Diseases in protein excess
Excessive intake of protein can cause the following:
- Gaining weight
- Bad breath
- Loss of water
- Kidney damage
- Kidney stone
- Increased risk of cancer
- Heart diseases
- Calcium and bone loss
- Liver complications
What is a protein diet?
Normally, your body burns carbohydrates for energy. When carbohydrates are suddenly cut, the body enters a metabolic state called ketosis and starts burning fat to provide energy. When your primary source of energy is fat stores, you begin to lose weight.
Low-carbohydrate diets with high protein consumption are recently recognized as one of the effective weight loss methods. This diet program usually recommends that the person get 30% to 50% of their total calories from protein.
Protein diet harms
- High cholesterol: Certain protein-containing foods (such as fatty cuts of meat, dairy products, and other fatty foods) can increase bad cholesterol, which can increase the risk of heart disease.
- Kidney problems: If you have kidney problems, eating a high protein diet can tire your kidneys and worsen kidney function.
- Osteoporosis and kidney stones: When following a high protein diet, you can excrete more calcium than normal in your urine. There are conflicting reports on this issue, but some experts think this increases the risk of osteoporosis and kidney stones.
If you are considering a high protein diet, consult a doctor or a nutritionist to determine if it is right for you.
Protein powder usage
The functions of proteins: Protein powder is generally used by athletes and those who want to improve the body. With protein powder, they get the protein that should be taken daily, fast, and ready. Protein powder obtained by isolating whey is preferred because it enables athletes to build muscle faster.
Protein powder damages
Protein powder, which is also recommended by some sports trainers, is actually not considered very healthy. It is a supplement that functions outside of the body’s natural balance and can even cause death when consumed in excess.

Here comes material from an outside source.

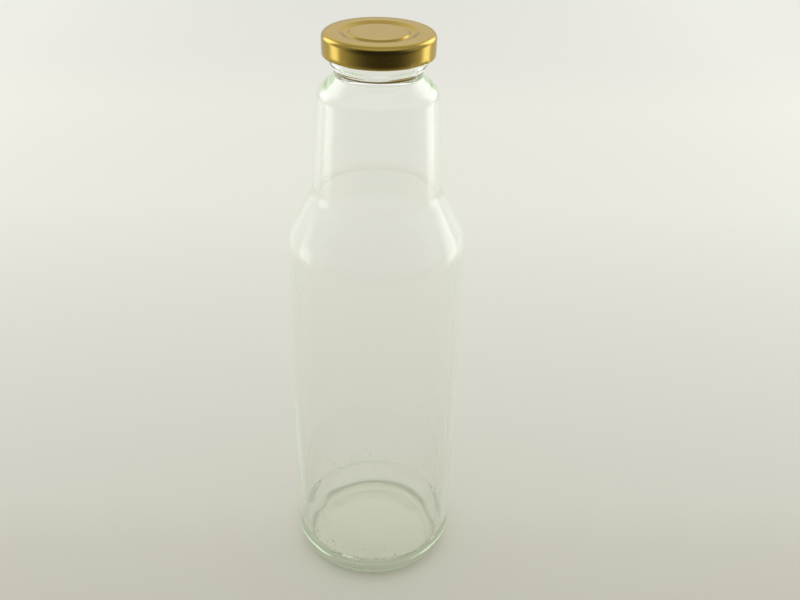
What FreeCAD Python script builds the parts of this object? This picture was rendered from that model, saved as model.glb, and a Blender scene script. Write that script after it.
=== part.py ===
import FreeCAD, Part
import math
import os

# A tall clear-glass syrup bottle with a pressed-metal lug cap, in millimetres.
# Origin: centre of the ring that the bottle stands on.  +Z runs up the axis.
# Every piece is a solid of revolution; the lugs repeat round the cap.

# ---- bottle: body, shoulder and neck ----
bottle_height = 261.2        # standing plane to the top of the glass lip
body_radius = 38.6           # the straight body wall
shoulder_rise = 21.7         # shoulder corner up to the foot of the neck
shoulder_blend = 22.0        # broad curve from body to shoulder
neck_length = 43.0           # foot of the tapered neck up to the collar corner
neck_taper = 3.0             # how much wider the neck is at its foot
neck_base_blend = 11.8
collar_step = 5.5            # collar beyond the finish wall
collar_fall = 6.5            # groove down to the collar corner
collar_blend = 6.5           # round turn from the neck to the collar slope

# ---- bottle: standing end ----
heel_run = 7.0               # body wall in to the standing ring
heel_lift = 4.8              # how far the underside climbs before the body wall
heel_blend = 13.4
bearing_width = 4.0
bearing_blend = 1.6
push_up = 3.2                # hollow under the base
push_up_run = 12.6           # standing ring in to the flat of the push-up
push_up_blend = 45.0

# ---- bottle: mouth, called the finish ----
finish_radius = 19.3         # wall that carries the cap
finish_wall = 3.7
lip_blend = 1.3
bore_blend = 7.0
groove_cut = 1.4             # waist under the mouth, in from the finish wall
groove_width = 1.6
groove_blend = 1.1
bead_relief = 0.4            # ring below the cap, out from the finish wall
bead_width = 1.0
bead_slope = 3.2             # tapered underside of the bead
bead_gap = 2.1               # cap's edge down to the bead

# ---- bottle: glass thickness ----
body_wall = 2.7
neck_wall = 2.8
base_wall = 4.2
floor_fall = 1.6             # floor drops from its middle to its rim
floor_blend = 4.0

# ---- cap ----
sheet = 0.25                 # coated sheet metal
cap_height = 9.0
cap_room = 3.5               # finish wall out to the cap's side
cap_corner = 2.2
skirt_draw = 0.2             # skirt is this much narrower at its edge
disc_drop = 0.25             # raised disc in the middle, below the rim
channel_depth = 0.9          # pressed ring round the disc
channel_width = 1.3
disc_slope = 0.8             # run of the step down from the disc
panel_slope = 2.2            # run of the step up to the flat rim
panel_gap = 0.3              # foot of the flat rim to the sealing ring
channel_blend = 0.8
hem_width = 1.35             # rolled edge
hem_height = 1.7
lug_count = 4
lug_angle = 22.0
lug_turn = 45.0              # from the X axis to the middle of the first lug
lug_height = 1.5
lug_clearance = 0.4          # lug to finish wall

# ---- sealing ring ----
seal_thickness = 0.5
seal_overhang = 0.7          # past the lip, outside and inside

# ---- derived levels, from the lip down ----
panel_underside = bottle_height + seal_thickness
cap_top = panel_underside + sheet
cap_bottom = cap_top - cap_height
bead_top = cap_bottom - bead_gap
bead_bottom = bead_top - bead_width
groove_top = bead_bottom - bead_slope
groove_bottom = groove_top - groove_width
collar_height = groove_bottom - collar_fall
neck_base_height = collar_height - neck_length
shoulder_height = neck_base_height - shoulder_rise
floor_centre = push_up + base_wall
floor_rim = floor_centre - floor_fall
wall_drop = neck_wall / 2.0  # sloped walls keep their thickness

# ---- derived radii ----
bearing_outer_radius = body_radius - heel_run
bearing_inner_radius = bearing_outer_radius - bearing_width
push_up_radius = bearing_inner_radius - push_up_run
bore_radius = finish_radius - finish_wall
groove_radius = finish_radius - groove_cut
bead_radius = finish_radius + bead_relief
collar_radius = finish_radius + collar_step
neck_base_radius = collar_radius + neck_taper
inner_radius = body_radius - body_wall
inner_neck_base = neck_base_radius - neck_wall
inner_collar = collar_radius - neck_wall
cap_radius = finish_radius + cap_room
skirt_radius = cap_radius - skirt_draw
lug_radius = finish_radius + lug_clearance
seal_inner_radius = bore_radius + lip_blend - seal_overhang
seal_outer_radius = finish_radius - lip_blend + seal_overhang
panel_radius = seal_inner_radius - panel_gap
channel_outer_radius = panel_radius - panel_slope
channel_inner_radius = channel_outer_radius - channel_width
disc_radius = channel_inner_radius - disc_slope


def tangent_points(before, corner, after, blend):
    """Where a blend of the given radius touches the two lines at a corner."""
    back = (before - corner).normalize()
    ahead = (after - corner).normalize()
    half_angle = back.getAngle(ahead) / 2.0
    reach = blend / math.tan(half_angle)
    centre_way = (back + ahead).normalize()
    middle = corner + centre_way * (blend / math.sin(half_angle) - blend)
    return corner + back * reach, middle, corner + ahead * reach


def outline(corners):
    """Closed wire in the XZ plane from (radius, height, blend) corners."""
    points = [FreeCAD.Vector(radius, 0.0, height) for radius, height, blend in corners]
    edges = []
    start = None
    first = None
    count = len(corners)
    for index in range(count):
        blend = corners[index][2]
        corner = points[index]
        if blend > 0.0:
            before = points[index - 1]
            after = points[(index + 1) % count]
            enter, middle, leave = tangent_points(before, corner, after, blend)
        else:
            enter = corner
            leave = corner
        if start is not None:
            edges.append(Part.LineSegment(start, enter).toShape())
        else:
            first = enter
        if blend > 0.0:
            edges.append(Part.Arc(enter, middle, leave).toShape())
        start = leave
    edges.append(Part.LineSegment(start, first).toShape())
    return Part.Wire(edges)


def revolved(corners, angle=360.0):
    """Solid swept round the Z axis from an outline."""
    face = Part.Face(outline(corners))
    return face.revolve(FreeCAD.Vector(0, 0, 0), FreeCAD.Vector(0, 0, 1), angle)


def bottle():
    """Hollow glass bottle: base, body, shoulder, neck, collar and finish."""
    outside = [
        (0.0, push_up, 0.0),
        (push_up_radius, push_up, push_up_blend),
        (bearing_inner_radius, 0.0, bearing_blend),
        (bearing_outer_radius, 0.0, bearing_blend),
        (body_radius, heel_lift, heel_blend),
        (body_radius, shoulder_height, shoulder_blend),
        (neck_base_radius, neck_base_height, neck_base_blend),
        (collar_radius, collar_height, collar_blend),
        (groove_radius, groove_bottom, groove_blend),
        (groove_radius, groove_top, groove_blend),
        (bead_radius, bead_bottom, bead_width / 3.0),
        (bead_radius, bead_top, bead_width / 3.0),
        (finish_radius, bead_top + bead_width / 2.0, 0.0),
        (finish_radius, bottle_height, lip_blend),
    ]
    inside = [
        (bore_radius, bottle_height, lip_blend),
        (bore_radius, groove_bottom + neck_wall, bore_blend),
        (inner_collar, collar_height - wall_drop, collar_blend - wall_drop),
        (inner_neck_base, neck_base_height - wall_drop, neck_base_blend + neck_wall),
        (inner_radius, shoulder_height - wall_drop, shoulder_blend - body_wall),
        (inner_radius, floor_rim, floor_blend),
        (push_up_radius, floor_centre, push_up_blend),
        (0.0, floor_centre, 0.0),
    ]
    return revolved(outside + inside)


def cap_block(inset):
    """The cap's solid form, drawn in from its outer faces by the inset."""
    disc_top = cap_top - disc_drop - inset
    channel_bottom = cap_top - channel_depth - inset
    return revolved([
        (0.0, cap_bottom, 0.0),
        (0.0, disc_top, 0.0),
        (disc_radius, disc_top, channel_blend / 2.0),
        (channel_inner_radius, channel_bottom, channel_blend / 2.0),
        (channel_outer_radius, channel_bottom, channel_blend),
        (panel_radius, cap_top - inset, channel_blend),
        (cap_radius - inset, cap_top - inset, cap_corner - inset),
        (skirt_radius - inset, cap_bottom, 0.0),
    ])


def hem_ring():
    """Rolled lower edge of the skirt."""
    inner = skirt_radius - hem_width
    top = cap_bottom + hem_height
    roll = hem_width / 2.0 - 0.05
    return revolved([
        (inner, cap_bottom, roll),
        (skirt_radius, cap_bottom, roll),
        (skirt_radius, top, 0.0),
        (inner, top, roll),
    ])


def lug(index):
    """One lug, pressed inwards from the rolled edge."""
    outer = skirt_radius - hem_width / 2.0
    top = cap_bottom + lug_height
    corner = lug_height / 4.0
    piece = revolved([
        (lug_radius, cap_bottom + corner, corner),
        (outer, cap_bottom + corner, 0.0),
        (outer, top, 0.0),
        (lug_radius, top, corner),
    ], lug_angle)
    turn = lug_turn + index * 360.0 / lug_count - lug_angle / 2.0
    piece.rotate(FreeCAD.Vector(0, 0, 0), FreeCAD.Vector(0, 0, 1), turn)
    return piece


def lid():
    """Pressed cap: one sheet with a rolled hem and its lugs."""
    shell = cap_block(0.0).cut(cap_block(sheet))
    shell = shell.cut(hem_ring())
    pieces = [hem_ring()]
    for index in range(lug_count):
        pieces.append(lug(index))
    return shell.fuse(pieces).removeSplitter()


def seal():
    """Sealing ring of soft compound between the lip and the cap's top."""
    return revolved([
        (seal_inner_radius, bottle_height, 0.0),
        (seal_outer_radius, bottle_height, 0.0),
        (seal_outer_radius, panel_underside, 0.0),
        (seal_inner_radius, panel_underside, 0.0),
    ])


os.makedirs("parts", exist_ok=True)
for node, shape in (("bottle", bottle()), ("lid", lid()), ("seal", seal())):
    shape.exportStep("parts/" + node + ".step")
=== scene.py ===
"""An empty clear-glass syrup bottle with a gold lug cap, on a pale studio sweep."""

import logging
import math
from dataclasses import dataclass, field
from enum import Enum
from typing import Sequence

import bmesh
import bpy
from mathutils import Matrix, Vector, noise


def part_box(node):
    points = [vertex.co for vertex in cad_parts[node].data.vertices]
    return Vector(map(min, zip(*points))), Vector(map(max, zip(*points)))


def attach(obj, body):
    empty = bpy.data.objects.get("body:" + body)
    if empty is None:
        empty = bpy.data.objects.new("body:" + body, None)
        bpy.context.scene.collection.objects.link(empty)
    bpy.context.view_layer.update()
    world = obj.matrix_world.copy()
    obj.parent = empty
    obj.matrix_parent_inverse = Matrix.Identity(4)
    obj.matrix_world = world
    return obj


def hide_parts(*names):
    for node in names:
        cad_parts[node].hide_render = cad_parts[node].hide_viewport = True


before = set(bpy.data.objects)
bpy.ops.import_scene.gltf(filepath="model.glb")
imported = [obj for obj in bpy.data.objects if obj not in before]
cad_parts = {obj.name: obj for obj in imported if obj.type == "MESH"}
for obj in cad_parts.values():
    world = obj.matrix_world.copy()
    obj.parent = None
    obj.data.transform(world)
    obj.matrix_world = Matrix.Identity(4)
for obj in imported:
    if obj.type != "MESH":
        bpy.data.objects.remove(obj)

LOG = logging.getLogger("syrup_bottle")
MM = 0.001
FULL_TURN = 2.0 * math.pi
MERGE_DISTANCE = 1e-6  # metres
AXIS_MARGIN = 0.001  # millimetres
STRAIGHT = 1e-3  # corners flatter than this, in radians, aren't rounded
ARC_STEPS = ((1.0, 4), (4.0, 7), (math.inf, 12))  # up to this radius in millimetres, so many runs

Colour = tuple[float, float, float]
Corner = tuple[float, float, float]


class Rays(Enum):
    """Kinds of ray that a finish treats apart."""

    SHADOW = "Is Shadow Ray"
    DIFFUSE = "Is Diffuse Ray"
    GLOSSY = "Is Glossy Ray"


class Side(Enum):
    """The side of the bottle that a lamp stands on, seen from the front."""

    LEFT = -1.0
    RIGHT = 1.0


# --------------------------------------------------------------------------
# Shared helpers: profiles, meshes and node trees
# --------------------------------------------------------------------------


def arc_steps(blend: float) -> int:
    """Number of straight runs in a round of the given radius, in millimetres."""
    return next(steps for limit, steps in ARC_STEPS if blend < limit)


def blend_arc(before: Vector, corner: Vector, after: Vector, blend: float) -> list[Vector]:
    """Points of the round that replaces one corner of a profile.

    Args:
        before: The corner before this one.
        corner: The corner to round.
        after: The corner after this one.
        blend: Radius of the round, in millimetres.

    Returns:
        The points of the round, or the corner itself where there is no blend.
    """
    back = (before - corner).normalized()
    ahead = (after - corner).normalized()
    half = back.angle(ahead) / 2.0
    if blend <= 0.0 or half > math.pi / 2.0 - STRAIGHT:
        return [corner.copy()]
    centre = corner + (back + ahead).normalized() * (blend / math.sin(half))
    start = corner + back * (blend / math.tan(half)) - centre
    end = corner + ahead * (blend / math.tan(half)) - centre
    sweep = start.angle_signed(end)
    steps = arc_steps(blend)
    return [centre + Matrix.Rotation(-sweep * step / steps, 2) @ start for step in range(steps + 1)]


def rounded_profile(corners: Sequence[Corner], longest: float) -> list[Vector]:
    """Profile points from corners with blends, with no run longer than asked.

    Args:
        corners: Radius, height and blend radius of each corner, in millimetres.
        longest: Longest run between two points, in millimetres.

    Returns:
        The profile's points as radius and height, in millimetres.
    """
    places = [Vector((radius, height)) for radius, height, _ in corners]
    chain = [places[0]]
    for index in range(1, len(places) - 1):
        chain += blend_arc(places[index - 1], places[index], places[index + 1], corners[index][2])
    chain.append(places[-1])
    points: list[Vector] = []
    for start, end in zip(chain, chain[1:]):
        runs = max(1, math.ceil((end - start).length / longest))
        points += [start.lerp(end, run / runs) for run in range(runs)]
    return points + [chain[-1]]


def spin_profile(points: Sequence[Vector], steps: int) -> bmesh.types.BMesh:
    """Sweep a profile round the Z axis into a skin.

    Args:
        points: Radius and height of each point, in millimetres.
        steps: Number of steps in the full turn.

    Returns:
        A bmesh in metres, with its poles merged and its faces turned outwards.
    """
    mesh = bmesh.new()
    ring = [mesh.verts.new((point.x * MM, 0.0, point.y * MM)) for point in points]
    edges = [mesh.edges.new(pair) for pair in zip(ring, ring[1:])]
    bmesh.ops.spin(
        mesh,
        geom=ring + edges,
        cent=(0.0, 0.0, 0.0),
        axis=(0.0, 0.0, 1.0),
        angle=FULL_TURN,
        steps=steps,
        use_merge=True,
    )
    bmesh.ops.remove_doubles(mesh, verts=mesh.verts[:], dist=MERGE_DISTANCE)
    bmesh.ops.recalc_face_normals(mesh, faces=mesh.faces[:])
    return mesh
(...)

In general, the following situations may occur in excess protein intake:
- May cause acne
- Antibacterial compounds such as lactoferrin found in whey can damage the intestinal flora and, as a result, cause gastrointestinal problems.
- Protein powder produced by some companies other than well-known brands may contain highly toxic metals such as lead, cadmium, arsenic, and mercury. These metals can cause headaches, muscle and joint pain, fatigue, and constipation.
- Consuming post-workout protein powder can cause increased insulin levels.
- It contains protein concentrated relative to natural protein sources, resulting in nutrient composition imbalance.